É de propósito que publico este post às 00h08 do dia 21 de Março, no preciso minuto em que, para as coordenadas de Silves, o Sol atinge o ponto vernal, entrando no equinócio da Primavera; para os astrólogos, que não para os astrónomos, é também tempo do signo de Aries (Carneiro).
- PRIMAVERA
Esta é a estação das horas canónicas, dos
sinos que movem os dias nos seus traços divinos, da música
desses instantes que se metem pelos poros
da alma, fazendo ressoar a eternidade. Não sei
desde quando é assim: a primavera, que nasce no breve
equilíbrio entre os pólos, assiste ao nascimento
de flores que correspondem a uma imagem
da perfeição. Vejo-as imóveis nas naturezas
mortas, nos jarrões chineses de antigas
dinastias, nos pratos de rebordos esbeiçados
pelo tempo. São as flores que não atraem as abelhas - as mais
belas. No entanto, quando colho as outras flores, vivas,
e as meto dentro de livros, fechando-os entre outros livros
para que sequem mais depressa, imagino o diálogo
que se poderá travar entre as palavras e as pétalas, o pólen
e essa abstracta espuma das sílabas, o caule partido a meio
e o verso quebrado pouco antes do fim, o suficiente
para que o ritmo imponha a sua sombra. Um claustro
vegetal, cujas colunas são construídas
a partir de uma terminologia
botânica, das exóticas designações de herbários
amarelecidos, de rostos enrugados como as folhas
mais perenes.

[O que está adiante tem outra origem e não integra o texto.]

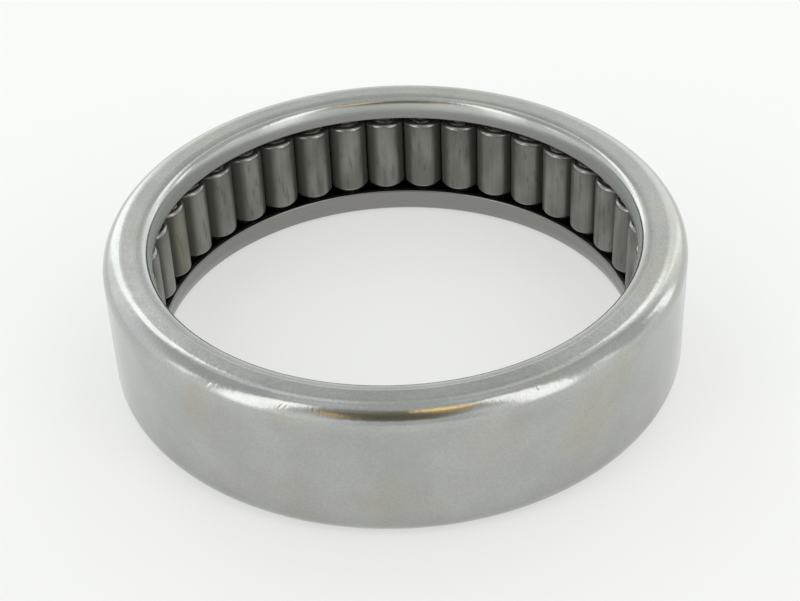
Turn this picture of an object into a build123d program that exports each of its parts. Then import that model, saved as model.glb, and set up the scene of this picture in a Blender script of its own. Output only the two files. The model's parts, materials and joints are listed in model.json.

O que sei, então,
é isto: que o essencial resiste no coração
da primavera, e que o seu preço é este canto
de pássaros que vem não sei de onde, como
a luz da manhã quando a névoa
se desfaz.
Nuno Júdice
Poesia Reunida (1967-2000)
Teoria Geral do Sentimento (1999)
Dom Quixote, Lisboa, 2000
2 comentários:
que bom que ela chegou!
e não é que todos temos uma espécie de orgulho no nuno júdice. assim, como se ele fosse a nossa melhor língua?